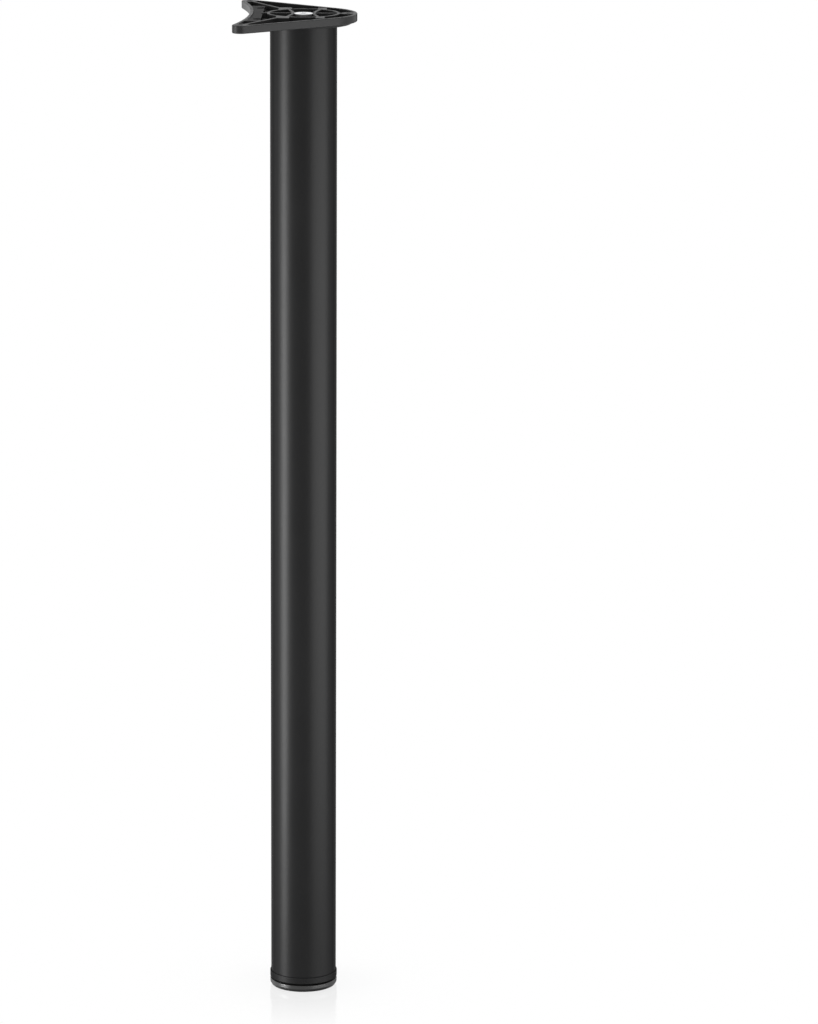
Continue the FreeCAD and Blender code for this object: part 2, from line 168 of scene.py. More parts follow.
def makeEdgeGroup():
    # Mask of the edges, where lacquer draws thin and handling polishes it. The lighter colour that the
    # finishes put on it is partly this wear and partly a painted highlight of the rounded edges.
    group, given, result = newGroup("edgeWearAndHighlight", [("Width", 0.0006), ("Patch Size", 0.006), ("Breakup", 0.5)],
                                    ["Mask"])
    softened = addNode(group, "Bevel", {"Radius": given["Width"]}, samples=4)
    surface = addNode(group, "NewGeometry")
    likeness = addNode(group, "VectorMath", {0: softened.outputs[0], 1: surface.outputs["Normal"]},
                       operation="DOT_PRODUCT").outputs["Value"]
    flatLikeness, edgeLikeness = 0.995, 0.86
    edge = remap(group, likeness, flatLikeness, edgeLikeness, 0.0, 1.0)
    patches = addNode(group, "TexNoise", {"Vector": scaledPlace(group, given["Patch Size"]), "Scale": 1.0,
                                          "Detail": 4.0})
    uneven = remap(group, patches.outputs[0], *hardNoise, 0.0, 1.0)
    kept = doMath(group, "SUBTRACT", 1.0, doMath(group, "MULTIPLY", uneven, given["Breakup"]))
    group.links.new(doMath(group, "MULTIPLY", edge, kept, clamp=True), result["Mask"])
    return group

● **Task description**
Your task is to quote all of the data word for word.

● **Solution to the exercise**
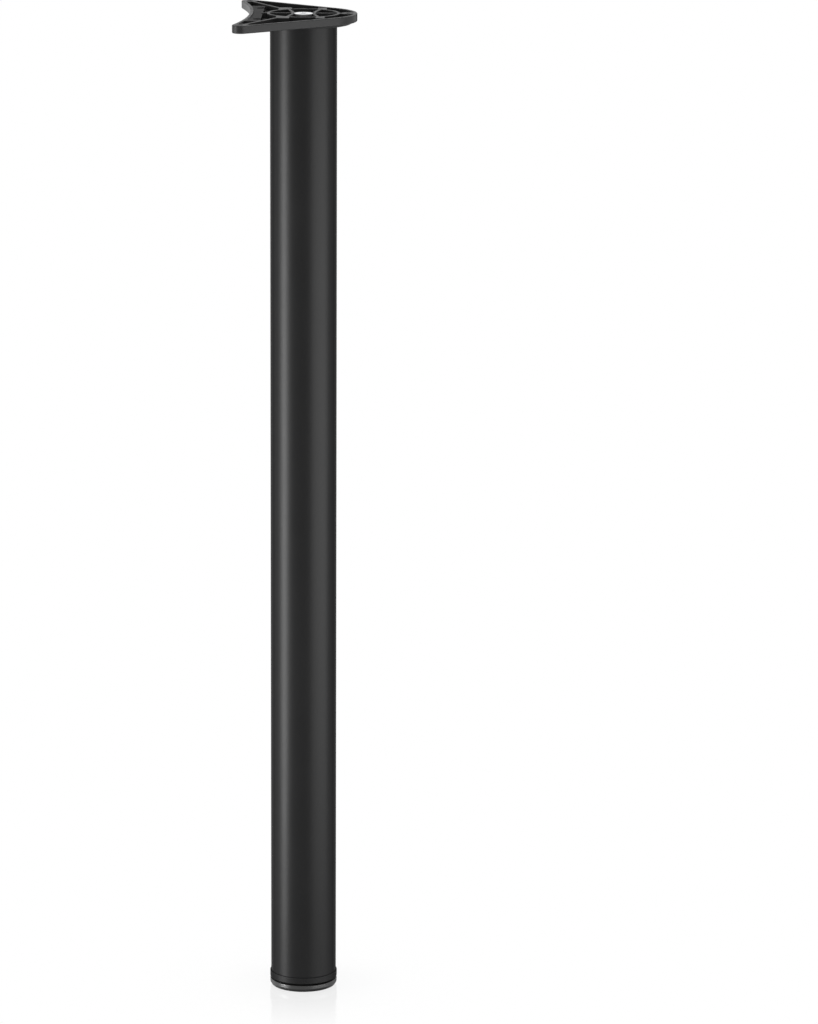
Continue the FreeCAD and Blender code for this object: part 2, from line 168 of scene.py. More parts follow.
def makeEdgeGroup():
    # Mask of the edges, where lacquer draws thin and handling polishes it. The lighter colour that the
    # finishes put on it is partly this wear and partly a painted highlight of the rounded edges.
    group, given, result = newGroup("edgeWearAndHighlight", [("Width", 0.0006), ("Patch Size", 0.006), ("Breakup", 0.5)],
                                    ["Mask"])
    softened = addNode(group, "Bevel", {"Radius": given["Width"]}, samples=4)
    surface = addNode(group, "NewGeometry")
    likeness = addNode(group, "VectorMath", {0: softened.outputs[0], 1: surface.outputs["Normal"]},
                       operation="DOT_PRODUCT").outputs["Value"]
    flatLikeness, edgeLikeness = 0.995, 0.86
    edge = remap(group, likeness, flatLikeness, edgeLikeness, 0.0, 1.0)
    patches = addNode(group, "TexNoise", {"Vector": scaledPlace(group, given["Patch Size"]), "Scale": 1.0,
                                          "Detail": 4.0})
    uneven = remap(group, patches.outputs[0], *hardNoise, 0.0, 1.0)
    kept = doMath(group, "SUBTRACT", 1.0, doMath(group, "MULTIPLY", uneven, given["Breakup"]))
    group.links.new(doMath(group, "MULTIPLY", edge, kept, clamp=True), result["Mask"])
    return group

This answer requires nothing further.